Job: Output the full listing word for word.

Data block:
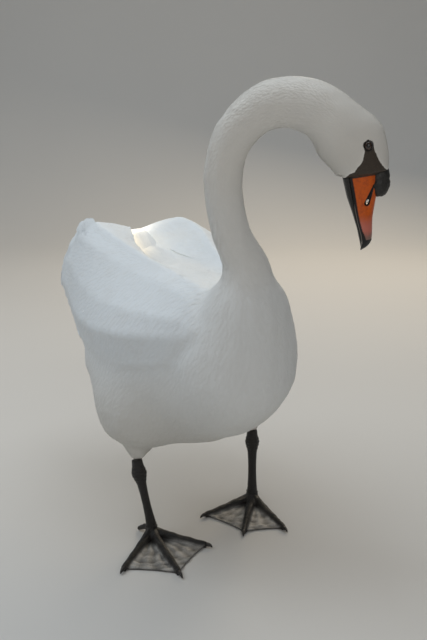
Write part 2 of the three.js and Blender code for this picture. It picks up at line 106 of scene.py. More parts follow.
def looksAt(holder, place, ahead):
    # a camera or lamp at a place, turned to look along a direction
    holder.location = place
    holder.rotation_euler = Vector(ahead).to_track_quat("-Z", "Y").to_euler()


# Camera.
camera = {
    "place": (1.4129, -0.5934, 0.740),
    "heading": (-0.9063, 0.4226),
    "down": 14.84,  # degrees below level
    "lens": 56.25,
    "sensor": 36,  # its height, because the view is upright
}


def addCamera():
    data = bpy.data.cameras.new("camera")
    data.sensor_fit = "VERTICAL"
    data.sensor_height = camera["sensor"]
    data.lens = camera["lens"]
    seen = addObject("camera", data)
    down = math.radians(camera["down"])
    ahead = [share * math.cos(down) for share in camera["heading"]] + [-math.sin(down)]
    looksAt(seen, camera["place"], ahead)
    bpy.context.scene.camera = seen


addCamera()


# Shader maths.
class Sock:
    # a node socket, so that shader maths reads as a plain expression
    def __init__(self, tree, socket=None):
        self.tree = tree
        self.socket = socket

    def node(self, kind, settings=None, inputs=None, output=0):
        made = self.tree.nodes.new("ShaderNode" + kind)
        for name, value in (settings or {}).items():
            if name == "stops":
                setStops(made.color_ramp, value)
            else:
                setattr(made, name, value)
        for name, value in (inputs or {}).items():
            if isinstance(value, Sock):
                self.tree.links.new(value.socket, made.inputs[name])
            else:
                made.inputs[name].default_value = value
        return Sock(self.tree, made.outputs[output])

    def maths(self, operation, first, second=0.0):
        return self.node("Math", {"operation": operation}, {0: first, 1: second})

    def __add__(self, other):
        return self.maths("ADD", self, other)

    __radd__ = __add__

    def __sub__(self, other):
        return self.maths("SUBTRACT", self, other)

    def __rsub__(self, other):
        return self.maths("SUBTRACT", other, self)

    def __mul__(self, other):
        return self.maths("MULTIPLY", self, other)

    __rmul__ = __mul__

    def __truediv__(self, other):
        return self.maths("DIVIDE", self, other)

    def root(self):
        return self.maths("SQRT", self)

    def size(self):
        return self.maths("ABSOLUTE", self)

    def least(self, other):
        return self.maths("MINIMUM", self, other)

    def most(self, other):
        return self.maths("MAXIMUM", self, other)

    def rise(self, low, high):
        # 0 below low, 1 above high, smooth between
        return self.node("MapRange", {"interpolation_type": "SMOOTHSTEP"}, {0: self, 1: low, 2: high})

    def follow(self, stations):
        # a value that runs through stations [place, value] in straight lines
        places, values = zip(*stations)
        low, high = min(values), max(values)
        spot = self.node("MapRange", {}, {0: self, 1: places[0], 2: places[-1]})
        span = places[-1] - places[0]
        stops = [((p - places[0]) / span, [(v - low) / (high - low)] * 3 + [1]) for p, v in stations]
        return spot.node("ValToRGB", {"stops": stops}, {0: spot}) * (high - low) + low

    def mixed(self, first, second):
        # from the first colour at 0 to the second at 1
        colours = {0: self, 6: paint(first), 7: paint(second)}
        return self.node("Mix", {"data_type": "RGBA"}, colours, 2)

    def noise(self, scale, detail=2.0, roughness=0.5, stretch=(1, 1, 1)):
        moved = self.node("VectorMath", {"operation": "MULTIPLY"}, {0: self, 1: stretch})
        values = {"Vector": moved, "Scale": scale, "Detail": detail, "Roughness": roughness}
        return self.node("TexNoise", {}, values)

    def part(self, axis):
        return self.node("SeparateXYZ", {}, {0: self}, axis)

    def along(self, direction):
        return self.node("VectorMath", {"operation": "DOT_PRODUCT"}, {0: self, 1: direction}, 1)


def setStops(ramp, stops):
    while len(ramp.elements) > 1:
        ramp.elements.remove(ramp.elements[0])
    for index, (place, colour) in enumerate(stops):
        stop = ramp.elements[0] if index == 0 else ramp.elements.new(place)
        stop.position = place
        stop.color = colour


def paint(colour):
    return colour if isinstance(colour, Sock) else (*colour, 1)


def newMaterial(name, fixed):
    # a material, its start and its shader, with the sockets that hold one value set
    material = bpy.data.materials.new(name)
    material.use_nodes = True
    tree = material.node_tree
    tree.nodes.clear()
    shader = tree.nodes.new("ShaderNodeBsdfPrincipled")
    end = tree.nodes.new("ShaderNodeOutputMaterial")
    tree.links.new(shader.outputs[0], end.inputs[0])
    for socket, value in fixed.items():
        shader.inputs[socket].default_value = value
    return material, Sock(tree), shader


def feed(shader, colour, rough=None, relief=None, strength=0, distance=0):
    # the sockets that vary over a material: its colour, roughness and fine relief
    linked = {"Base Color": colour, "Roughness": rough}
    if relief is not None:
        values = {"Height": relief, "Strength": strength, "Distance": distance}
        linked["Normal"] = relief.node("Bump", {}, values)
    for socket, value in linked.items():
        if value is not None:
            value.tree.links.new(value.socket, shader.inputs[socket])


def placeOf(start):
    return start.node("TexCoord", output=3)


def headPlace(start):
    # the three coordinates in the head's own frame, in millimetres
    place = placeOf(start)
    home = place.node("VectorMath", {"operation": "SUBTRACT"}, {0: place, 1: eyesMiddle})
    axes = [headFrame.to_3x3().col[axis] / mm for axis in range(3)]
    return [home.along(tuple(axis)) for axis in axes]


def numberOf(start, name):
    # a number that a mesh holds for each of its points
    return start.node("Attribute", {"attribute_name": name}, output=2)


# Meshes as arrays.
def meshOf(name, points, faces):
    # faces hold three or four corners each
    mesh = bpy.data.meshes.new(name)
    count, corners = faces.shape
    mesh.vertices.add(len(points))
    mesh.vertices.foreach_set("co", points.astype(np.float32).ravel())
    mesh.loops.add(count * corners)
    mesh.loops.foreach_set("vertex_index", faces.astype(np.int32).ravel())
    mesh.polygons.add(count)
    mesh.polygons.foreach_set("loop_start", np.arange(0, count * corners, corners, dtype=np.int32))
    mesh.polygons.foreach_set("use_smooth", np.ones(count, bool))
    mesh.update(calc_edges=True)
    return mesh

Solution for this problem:
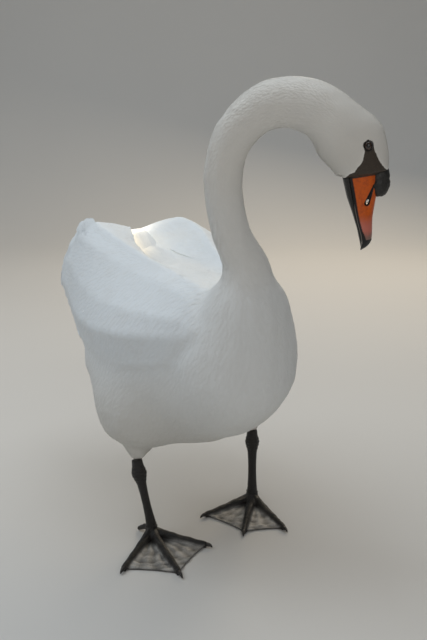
Write part 2 of the three.js and Blender code for this picture. It picks up at line 106 of scene.py. More parts follow.
def looksAt(holder, place, ahead):
    # a camera or lamp at a place, turned to look along a direction
    holder.location = place
    holder.rotation_euler = Vector(ahead).to_track_quat("-Z", "Y").to_euler()


# Camera.
camera = {
    "place": (1.4129, -0.5934, 0.740),
    "heading": (-0.9063, 0.4226),
    "down": 14.84,  # degrees below level
    "lens": 56.25,
    "sensor": 36,  # its height, because the view is upright
}


def addCamera():
    data = bpy.data.cameras.new("camera")
    data.sensor_fit = "VERTICAL"
    data.sensor_height = camera["sensor"]
    data.lens = camera["lens"]
    seen = addObject("camera", data)
    down = math.radians(camera["down"])
    ahead = [share * math.cos(down) for share in camera["heading"]] + [-math.sin(down)]
    looksAt(seen, camera["place"], ahead)
    bpy.context.scene.camera = seen


addCamera()


# Shader maths.
class Sock:
    # a node socket, so that shader maths reads as a plain expression
    def __init__(self, tree, socket=None):
        self.tree = tree
        self.socket = socket

    def node(self, kind, settings=None, inputs=None, output=0):
        made = self.tree.nodes.new("ShaderNode" + kind)
        for name, value in (settings or {}).items():
            if name == "stops":
                setStops(made.color_ramp, value)
            else:
                setattr(made, name, value)
        for name, value in (inputs or {}).items():
            if isinstance(value, Sock):
                self.tree.links.new(value.socket, made.inputs[name])
            else:
                made.inputs[name].default_value = value
        return Sock(self.tree, made.outputs[output])

    def maths(self, operation, first, second=0.0):
        return self.node("Math", {"operation": operation}, {0: first, 1: second})

    def __add__(self, other):
        return self.maths("ADD", self, other)

    __radd__ = __add__

    def __sub__(self, other):
        return self.maths("SUBTRACT", self, other)

    def __rsub__(self, other):
        return self.maths("SUBTRACT", other, self)

    def __mul__(self, other):
        return self.maths("MULTIPLY", self, other)

    __rmul__ = __mul__

    def __truediv__(self, other):
        return self.maths("DIVIDE", self, other)

    def root(self):
        return self.maths("SQRT", self)

    def size(self):
        return self.maths("ABSOLUTE", self)

    def least(self, other):
        return self.maths("MINIMUM", self, other)

    def most(self, other):
        return self.maths("MAXIMUM", self, other)

    def rise(self, low, high):
        # 0 below low, 1 above high, smooth between
        return self.node("MapRange", {"interpolation_type": "SMOOTHSTEP"}, {0: self, 1: low, 2: high})

    def follow(self, stations):
        # a value that runs through stations [place, value] in straight lines
        places, values = zip(*stations)
        low, high = min(values), max(values)
        spot = self.node("MapRange", {}, {0: self, 1: places[0], 2: places[-1]})
        span = places[-1] - places[0]
        stops = [((p - places[0]) / span, [(v - low) / (high - low)] * 3 + [1]) for p, v in stations]
        return spot.node("ValToRGB", {"stops": stops}, {0: spot}) * (high - low) + low

    def mixed(self, first, second):
        # from the first colour at 0 to the second at 1
        colours = {0: self, 6: paint(first), 7: paint(second)}
        return self.node("Mix", {"data_type": "RGBA"}, colours, 2)

    def noise(self, scale, detail=2.0, roughness=0.5, stretch=(1, 1, 1)):
        moved = self.node("VectorMath", {"operation": "MULTIPLY"}, {0: self, 1: stretch})
        values = {"Vector": moved, "Scale": scale, "Detail": detail, "Roughness": roughness}
        return self.node("TexNoise", {}, values)

    def part(self, axis):
        return self.node("SeparateXYZ", {}, {0: self}, axis)

    def along(self, direction):
        return self.node("VectorMath", {"operation": "DOT_PRODUCT"}, {0: self, 1: direction}, 1)


def setStops(ramp, stops):
    while len(ramp.elements) > 1:
        ramp.elements.remove(ramp.elements[0])
    for index, (place, colour) in enumerate(stops):
        stop = ramp.elements[0] if index == 0 else ramp.elements.new(place)
        stop.position = place
        stop.color = colour


def paint(colour):
    return colour if isinstance(colour, Sock) else (*colour, 1)


def newMaterial(name, fixed):
    # a material, its start and its shader, with the sockets that hold one value set
    material = bpy.data.materials.new(name)
    material.use_nodes = True
    tree = material.node_tree
    tree.nodes.clear()
    shader = tree.nodes.new("ShaderNodeBsdfPrincipled")
    end = tree.nodes.new("ShaderNodeOutputMaterial")
    tree.links.new(shader.outputs[0], end.inputs[0])
    for socket, value in fixed.items():
        shader.inputs[socket].default_value = value
    return material, Sock(tree), shader


def feed(shader, colour, rough=None, relief=None, strength=0, distance=0):
    # the sockets that vary over a material: its colour, roughness and fine relief
    linked = {"Base Color": colour, "Roughness": rough}
    if relief is not None:
        values = {"Height": relief, "Strength": strength, "Distance": distance}
        linked["Normal"] = relief.node("Bump", {}, values)
    for socket, value in linked.items():
        if value is not None:
            value.tree.links.new(value.socket, shader.inputs[socket])


def placeOf(start):
    return start.node("TexCoord", output=3)


def headPlace(start):
    # the three coordinates in the head's own frame, in millimetres
    place = placeOf(start)
    home = place.node("VectorMath", {"operation": "SUBTRACT"}, {0: place, 1: eyesMiddle})
    axes = [headFrame.to_3x3().col[axis] / mm for axis in range(3)]
    return [home.along(tuple(axis)) for axis in axes]


def numberOf(start, name):
    # a number that a mesh holds for each of its points
    return start.node("Attribute", {"attribute_name": name}, output=2)


# Meshes as arrays.
def meshOf(name, points, faces):
    # faces hold three or four corners each
    mesh = bpy.data.meshes.new(name)
    count, corners = faces.shape
    mesh.vertices.add(len(points))
    mesh.vertices.foreach_set("co", points.astype(np.float32).ravel())
    mesh.loops.add(count * corners)
    mesh.loops.foreach_set("vertex_index", faces.astype(np.int32).ravel())
    mesh.polygons.add(count)
    mesh.polygons.foreach_set("loop_start", np.arange(0, count * corners, corners, dtype=np.int32))
    mesh.polygons.foreach_set("use_smooth", np.ones(count, bool))
    mesh.update(calc_edges=True)
    return mesh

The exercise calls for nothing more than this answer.